Luke is probably riffing on a line from Isaiah (as well as reflecting earlier Epicurean philosophers): when he writes, “eat, drink, be merry…”

Complete the phrase: …for tomorrow, we may die.

`You fool! This very night your life is being demanded of you. And the things you have prepared, whose will they be?’ So it is with those who store up treasures for themselves but are not rich toward God.”

You fool.

Luke has utter disdain for the rich fool, though not because he is rich per se; it’s because of a twisted relationship with his wealth that has distorted his world view. He doesn’t recognize the gift, he doesn’t feel the gratitude, and he doesn’t practice reciprocity. He doesn’t have a generous bone in his body. And he loses it all.

So, the parable is over. Jesus looks at his audience, especially the brothers quarreling over their inheritance. Given that this was a parable, we must ask, what about this story would make the brothers most uncomfortable? Notice that there has been no mention of how much was at stake; it could have been a small inheritance as easily as a big one. What do the brothers have in common with the rich fool? 

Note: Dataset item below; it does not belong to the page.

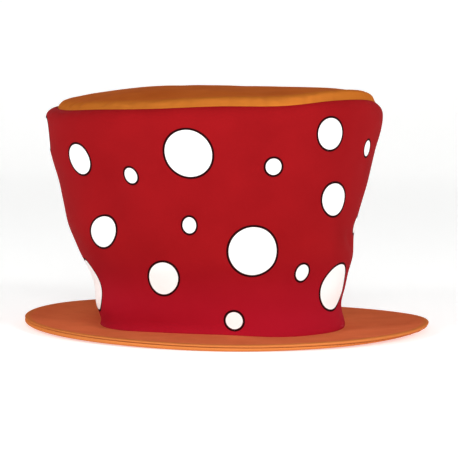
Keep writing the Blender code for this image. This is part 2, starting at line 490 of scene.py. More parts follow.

Relationships broken by greed. Jesus said it at the outset–beware of greed. The letter to the Colossians says it too: greed is a form of idolatry–replacing God with something else.

Broken relationship.

The rich fool’s relationships with land, labor, neighbor, and God are broken. He is isolated; he thinks only of himself. Likewise, the brothers’ relationship with one another has fractured–over money. They have tragically forgotten the priceless bond of family. 

“…one’s life does not consist in the abundance of possessions.” A life based solely on possessions disconnects a person from meaningful relationships; it risks treating everyone as well as everything as a commodity–something to be used and cast off when no longer needed, like a bridge that can be dismantled at will–or not; like a superyacht that languishes incomplete in drydock–left as an object lesson in greed and unrestrained ego. 

What does it mean to be rich toward God? It is to be in the image and likeness of God, which is to live in relationship with God, humanity and all of Creation in a web of reciprocity–as gift, not commodity. It is to live into our Baptismal Covenant, which we will soon renew as we welcome Liam Michael into the Household of God. We will welcome him into relationship with his new family, the Body of Christ. We will introduce him to a life of faith and help him to grow into the full stature of Christ. He will learn, with God’s help, how much he is loved by God, and he will in turn show that love to the world. He will learn that all of his life is abundance–not of possessions to be hoarded, but of gifts to be shared. I pray that by God’s grace there is still time for the rest of us to learn the same lessons.